I’ll need to interview Diana and try to figure out what set Sophie off. I don’t expect to get anything. From Diana’s frantic babbling, Jay hadn’t even gotten to my question about the dual camps. He’d been easing her in by reminding her where she was and promising that we were looking after her. She’d seemed to understand. She’d been calm, a little teary-eyed. Then she’d realized she was restrained and panicked, and Jay made the mistake of being a compassionate human being. He’d started to untie her, just as Diana had that first morning. Diana wanted to check with me, but Jay said we were busy, and he’d take responsibility. He untied Sophie and then …
We will never know what went through Sophie’s mind at the moment she attacked. I can guess, though. As hard as Jay had tried to reassure her, she hadn’t been reassured. Her mind still conjured the demons of her delirium, and she couldn’t help thinking she was a captive. After all, she was tied down, wasn’t she?
She’d played tearful victim to relax Jay’s guard. It was the smart thing to do. It’s what I’d tell someone in her place to do. Play up your “feminine passivity” to get the guy to untie you. Once he does? Attack. Which she did, and with the language barrier, we couldn’t explain well enough to convince her she hadn’t been captured by monsters.
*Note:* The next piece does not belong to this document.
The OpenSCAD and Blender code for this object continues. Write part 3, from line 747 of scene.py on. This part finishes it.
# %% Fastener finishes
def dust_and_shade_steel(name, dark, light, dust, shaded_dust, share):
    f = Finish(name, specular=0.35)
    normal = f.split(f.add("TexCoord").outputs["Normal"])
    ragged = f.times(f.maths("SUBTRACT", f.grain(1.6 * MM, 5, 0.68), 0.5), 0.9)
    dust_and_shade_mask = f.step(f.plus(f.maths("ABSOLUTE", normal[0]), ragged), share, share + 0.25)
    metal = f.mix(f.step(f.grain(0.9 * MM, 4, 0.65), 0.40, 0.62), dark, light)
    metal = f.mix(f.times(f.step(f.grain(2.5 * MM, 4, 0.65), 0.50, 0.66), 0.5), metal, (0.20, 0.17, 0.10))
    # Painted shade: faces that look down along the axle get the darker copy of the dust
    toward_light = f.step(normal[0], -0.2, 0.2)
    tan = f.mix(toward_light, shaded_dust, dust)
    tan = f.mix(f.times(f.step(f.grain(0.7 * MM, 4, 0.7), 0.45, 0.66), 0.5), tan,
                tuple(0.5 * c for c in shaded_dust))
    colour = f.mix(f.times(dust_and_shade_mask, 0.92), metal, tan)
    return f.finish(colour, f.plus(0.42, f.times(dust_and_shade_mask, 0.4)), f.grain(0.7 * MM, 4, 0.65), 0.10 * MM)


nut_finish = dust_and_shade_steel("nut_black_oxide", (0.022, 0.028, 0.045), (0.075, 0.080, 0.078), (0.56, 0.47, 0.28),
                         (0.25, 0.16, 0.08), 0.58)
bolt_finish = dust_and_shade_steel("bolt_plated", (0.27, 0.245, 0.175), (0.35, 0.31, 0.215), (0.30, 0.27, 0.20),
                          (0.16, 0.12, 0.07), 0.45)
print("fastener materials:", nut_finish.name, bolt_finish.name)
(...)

She apparently did know English. Just enough to call me a liar. Lying about taking care of her. Lying about being a hospital. Lying about trying to help her friends.
I’m not the one she’d attacked, though. That was the person she could communicate with. The one person who could have helped explain what was happening.
Jay.
If not for this, I think he might have passed his time in Rockton under our radar. Another quiet resident, here to take advantage of the sanctuary we offered. A decent guy who’d poked his head above the parapet to help.
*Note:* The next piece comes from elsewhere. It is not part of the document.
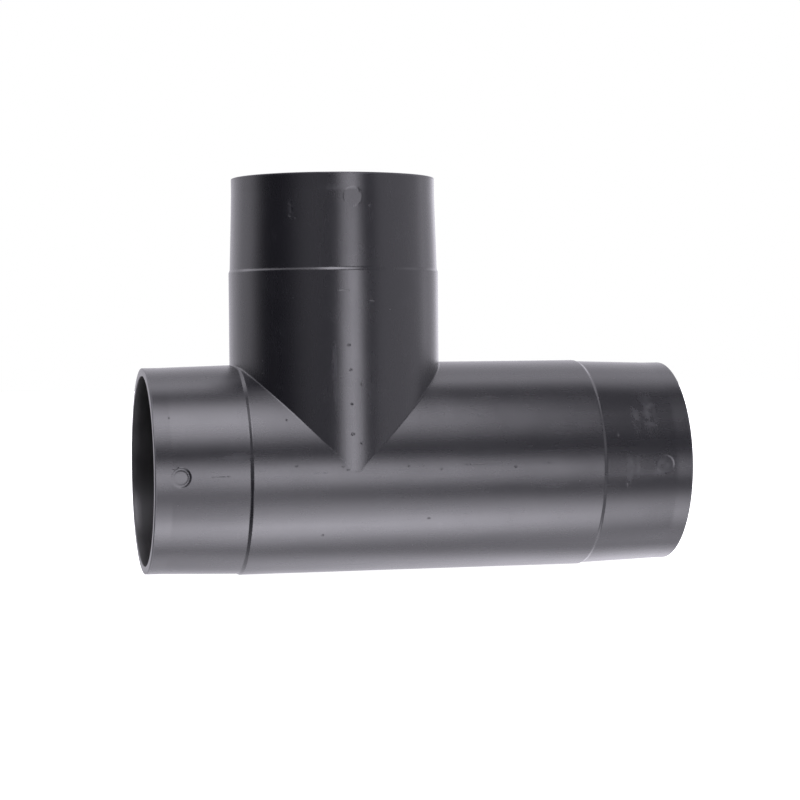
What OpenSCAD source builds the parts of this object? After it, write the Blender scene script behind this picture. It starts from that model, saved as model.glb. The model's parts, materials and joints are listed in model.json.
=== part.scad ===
// Pipe tee with three equal spigot ends and arms of unequal length.
// The run lies along X and the branch rises along +Z. The origin is the point where the two
// centre lines cross, which is the point that a pipe layout measures from.

/* [Spigots] */
// Outside diameter of a spigot at its tip
spigot_od = 110; // [100:0.5:111]
// Wall thickness of a spigot at its tip
spigot_wall = 4.2; // [3.2:0.1:8]
// Length from a spigot's tip to the middle of its shoulder
spigot_length = 50; // [35:1:70]
// Length of the untapered land at the tip, chamfer included
land_length = 9; // [6:0.5:15]
// How much the outside radius grows from the land to the shoulder
flare = 1.2; // [0.2:0.1:2]
// Size of the broken edge around the outside of the tip
tip_chamfer = 0.8; // [0.2:0.1:1.5]
// Size of the broken edge around the mouth of the bore
mouth_chamfer = 0.4; // [0.2:0.1:1.5]

/* [Body] */
// Centre line of the branch to the middle of the left shoulder
left_body = 54.8; // [54.8:0.2:120]
// Centre line of the branch to the middle of the right shoulder
right_body = 136.2; // [60:0.2:220]
// Centre line of the run to the middle of the branch shoulder
branch_body = 106.4; // [70:0.2:160]
// Step up in radius from a spigot to the body
shoulder_rise = 0.6; // [0.2:0.1:3]
// Length of the sloping shoulder
shoulder_length = 1.0; // [0.8:0.1:4]

/* [Hidden] */
$fn = 120;
BLACK_PLASTIC = [0.13, 0.13, 0.15];

tip_r = spigot_od / 2;
bore_r = tip_r - spigot_wall;
flare_r = tip_r + flare;
body_r = flare_r + shoulder_rise;

// Each barrel ends where its shoulder runs out, and the spigot takes the rest of the arm.
shoulder_out = shoulder_length / 2;
left_end = left_body + shoulder_out;
right_end = right_body + shoulder_out;
branch_end = branch_body + shoulder_out;
spigot_reach = spigot_length - shoulder_out;

// The barrels of the run and the branch meet on two mitre planes, z = x and z = -x. Past
// seam_x, just outside the bores, the branch barrel stands on the outside of the run instead.
seam_x = bore_r + 1;
overrun = 1;
above = branch_end + overrun;

module along_x() rotate([0, 90, 0]) children();

// A section of barrel from z = low to z = high, solid, with a shoulder at its top.
module barrel_top(low, high)
    rotate_extrude() polygon([
        [0, low], [body_r, low], [body_r, high - shoulder_length], [flare_r, high], [0, high]
    ]);

// The outside of the whole run as one solid, spigots included.
module run_outline()
    along_x() for (side = [[1, right_end], [-1, left_end]])
        mirror([0, 0, side[0] < 0 ? 1 : 0]) {
            barrel_top(0, side[1]);
            translate([0, 0, side[1]])
                cylinder(h = spigot_reach - land_length, r1 = flare_r, r2 = tip_r);
        }

module bore(low, high) translate([0, 0, low]) cylinder(h = high - low, r = bore_r);

// The prism between the mitre planes. It belongs to the branch barrel.
module mitre_wedge()
    rotate([90, 0, 0]) linear_extrude(2 * (body_r + overrun), center = true)
        polygon([[0, 0], [seam_x, seam_x], [seam_x, above], [-seam_x, above], [-seam_x, seam_x]]);

// A spigot standing on z = 0 with its tip up: a cone, a straight land and broken edges.
module spigot() color(BLACK_PLASTIC) rotate_extrude() polygon([
    [bore_r, 0],
    [flare_r, 0],
    [tip_r, spigot_reach - land_length],
    [tip_r, spigot_reach - tip_chamfer],
    [tip_r - tip_chamfer, spigot_reach],
    [bore_r + mouth_chamfer, spigot_reach],
    [bore_r, spigot_reach - mouth_chamfer]
]);

module run_barrel() color(BLACK_PLASTIC) difference() {
    along_x() {
        barrel_top(0, right_end);
        mirror([0, 0, 1]) barrel_top(0, left_end);
    }
    along_x() bore(-left_end - overrun, right_end + overrun);
    mitre_wedge();
}

module branch_barrel() color(BLACK_PLASTIC) difference() {
    union() {
        intersection() {
            barrel_top(0, branch_end);
            mitre_wedge();
        }
        // The two narrow feet outside the seam, which stand on the outside of the run.
        difference() {
            barrel_top(0, branch_end);
            cube([2 * seam_x, 2 * (body_r + overrun), 2 * above], center = true);
            run_outline();
        }
    }
    bore(-overrun, branch_end + overrun);
}

module left_spigot() translate([-left_end, 0, 0]) rotate([0, -90, 0]) spigot();

module right_spigot() translate([right_end, 0, 0]) along_x() spigot();

module branch_spigot() translate([0, 0, branch_end]) spigot();

run_barrel();
branch_barrel();
left_spigot();
right_spigot();
branch_spigot();
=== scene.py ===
"""A pipe tee in satin black polyethylene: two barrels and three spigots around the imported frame.

Every visible piece is a dense mesh, nearly all quads. The outside of the whole fitting is one
surface, described by two radius functions, one around the run and one around the branch, and
blended along the V where the barrels meet. Each piece is its own stretch of that surface, closed
by the bore behind it and by the faces where it joins its neighbours. Lengths are in metres.
"""

import json
import math

import bmesh
import bpy
import numpy as np
from mathutils import Euler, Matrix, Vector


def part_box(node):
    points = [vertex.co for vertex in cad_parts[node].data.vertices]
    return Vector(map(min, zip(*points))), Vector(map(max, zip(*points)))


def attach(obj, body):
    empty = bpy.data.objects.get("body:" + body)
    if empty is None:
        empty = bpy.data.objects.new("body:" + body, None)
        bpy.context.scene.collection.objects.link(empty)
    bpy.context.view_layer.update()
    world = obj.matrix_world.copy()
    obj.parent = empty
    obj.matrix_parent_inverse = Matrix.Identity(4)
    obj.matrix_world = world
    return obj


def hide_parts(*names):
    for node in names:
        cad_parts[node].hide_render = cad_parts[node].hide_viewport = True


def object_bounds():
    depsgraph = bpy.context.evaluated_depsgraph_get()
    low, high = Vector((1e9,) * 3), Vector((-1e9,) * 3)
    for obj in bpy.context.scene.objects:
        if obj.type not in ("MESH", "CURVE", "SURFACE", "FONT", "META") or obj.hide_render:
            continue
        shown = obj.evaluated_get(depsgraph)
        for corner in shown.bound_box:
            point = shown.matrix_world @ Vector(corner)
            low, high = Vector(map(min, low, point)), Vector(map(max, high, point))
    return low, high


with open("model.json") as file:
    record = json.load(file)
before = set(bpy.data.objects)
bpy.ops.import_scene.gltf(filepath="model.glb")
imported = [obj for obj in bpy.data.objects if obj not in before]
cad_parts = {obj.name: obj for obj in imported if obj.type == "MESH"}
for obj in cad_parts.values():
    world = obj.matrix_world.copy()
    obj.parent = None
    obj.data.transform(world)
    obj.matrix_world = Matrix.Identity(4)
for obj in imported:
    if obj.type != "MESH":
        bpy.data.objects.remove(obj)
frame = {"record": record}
cad_low, cad_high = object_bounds()

# ---------------------------------------------------------------- sizes, from the frame
MM = 0.001
mounts = {m["name"]: m for m in frame["record"]["mounts"]}


def mount_radius(name):
    """A mount's radius."""
    return mounts[name]["dims"]["r_mm"] * MM


run_low, run_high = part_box("run_barrel")
branch_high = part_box("branch_barrel")[1]
flare_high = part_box("left_spigot")[1]

BORE_R = mount_radius("run_bore")
TIP_R = mount_radius("left_spigot_outside")
FLARE_R = flare_high.y
BODY_R = run_high.y
LEFT_END, RIGHT_END, BRANCH_END = -run_low.x, run_high.x, branch_high.z
LEFT_TIP, RIGHT_TIP, BRANCH_TIP = -cad_low.x, cad_high.x, cad_high.z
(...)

Did I take advantage of that?
Did I properly explain the risks?
I should have made sure Jay was protected. Despite Sophie’s outbursts, though, I considered her a low threat. Restraints and sedative, and she’d be fine. We just had to wait until she was lucid enough to understand the situation and stop fighting. Jay thought we’d reached that point, so he’d set her free.
The blame ultimately lies with me for being too busy chasing corpses and killers to properly assess the danger Jay faced. Now he’s in a coma, possibly brain-damaged, because he tried to be helpful.
When Dalton returns, I’m moving blindly through the exam room, tidying and straightening. He murmurs something to April, and the next thing I know, I’m walking through the forest to our backyard.
He opens the door and nudges me through. I stop in the doorway, my heels digging in.
“I need to speak to the council,” I say.
“It can wait.”
“It can’t. I need to talk to them and finish autopsying the settlers and move Sophie’s body and figure out what the hell I’m going to tell the residents and—”
I stumble and grab the doorway, straightening as Dalton catches me. He says something. I don’t hear it.
I need to get out of here.
Out of Rockton.
It’s like a horrible anxiety dream where every choice I make gets someone killed, and nobody else sees that. Nobody takes me aside and says, “You need to stop.”
You need to get out of here.
You’re only making things worse.
Dalton rubs my arms, and I wheel to see him there, frozen in worry and rising panic.
In his face, I see the problem.
Dalton lets me do what I like, trusts me to make choices, because he loves me, and he’s terrified of losing me.
What if I worked in the general store? Could I do that? Please?
The words hover over my tongue. I taste hope in them, and I imagine saying them and—
And what the fuck am I doing?
Am I serious?
Please, Eric, let me work in the store, so I don’t have to make the hard choices. So I’m spared the guilt of making another mistake. You can handle it all instead, okay?